Haber argumenta que si las instituciones políticas en Estados Unidos le hubiesen dado al Gobierno Federal el derecho exclusivo de autorizar la creación de bancos, el Banco de Estados Unidos (creado en 1791) hubiese mantenido su monopolio por un largo periodo de tiempo. En cambio, dado que los estados de la unión también podían autorizar la creación de bancos, esto no ocurrió. La competencia entre los estados y el gobierno federal, así como la competencia entre los estados para ofrecer atractivos entornos normativos dio lugar a un sistema bancario sin precedentes en el mundo.

En cambio, a modo de ejemplo, la historia de Brasil sugiere que el simple establecimiento de un parlamento luego de declarar su independencia no logró estimular el desarrollo de un sistema bancario eficiente. Por un lado, Brasil limitó con relativo éxito la capacidad de expropiación de los distintos gobiernos, en buena medida debido a la creación de un parlamento en el que los banqueros y otros tenedores de deuda del gobierno estuvieron muy bien representados. Sin embargo, no había nada que impidiese a esos mismos banqueros que estaban sentados en el Parlamento a bloquear las cartas de autorización de nuevos bancos.

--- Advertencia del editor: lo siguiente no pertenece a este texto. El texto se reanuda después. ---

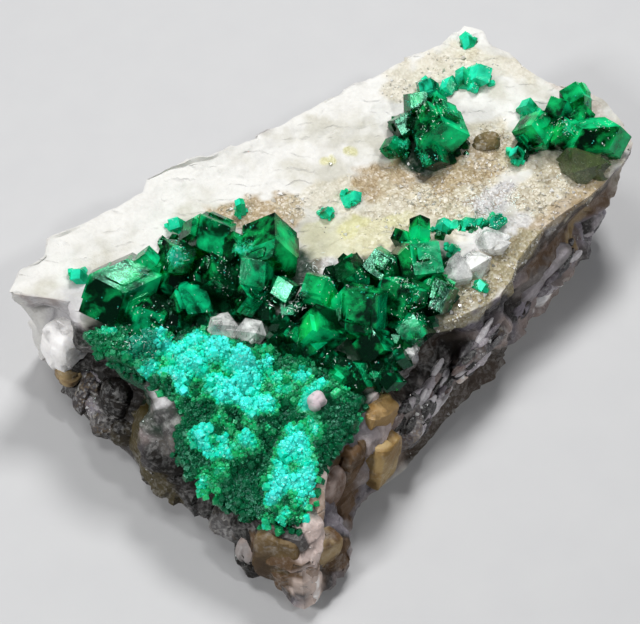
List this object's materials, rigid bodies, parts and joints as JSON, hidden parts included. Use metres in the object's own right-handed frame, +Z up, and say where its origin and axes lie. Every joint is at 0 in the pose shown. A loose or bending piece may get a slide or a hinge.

Para concluir, creo que la historia económica siempre nos sugiere interesantes respuestas a nuestras preguntas. Por supuesto, establecer relaciones causales a través de la historia es una tarea titánica, por lo cual uno debe tomar sus lecciones juiciosamente. Yo me fui convenciendo que las sociedades necesitan limitar el poder sus Gobiernos, sin quitarles su capacidad de de imponer las normas ni de llevar a cabo su gestión de gobierno (no es cuestión de tener gobiernos débiles). Cómo hacerlo es quizás la cuestión más difícil que enfrentamos. No parece tratarse solamente de hacer “ingeniería” institucional. Como ejemplo, para concluir, es bueno notar que si bien muchos autores han visto la respuesta en el federalismo, economistas y cientistas políticos no están de acuerdo que esa sea una solución general (ver, por ejemplo, Beramendi, 2009).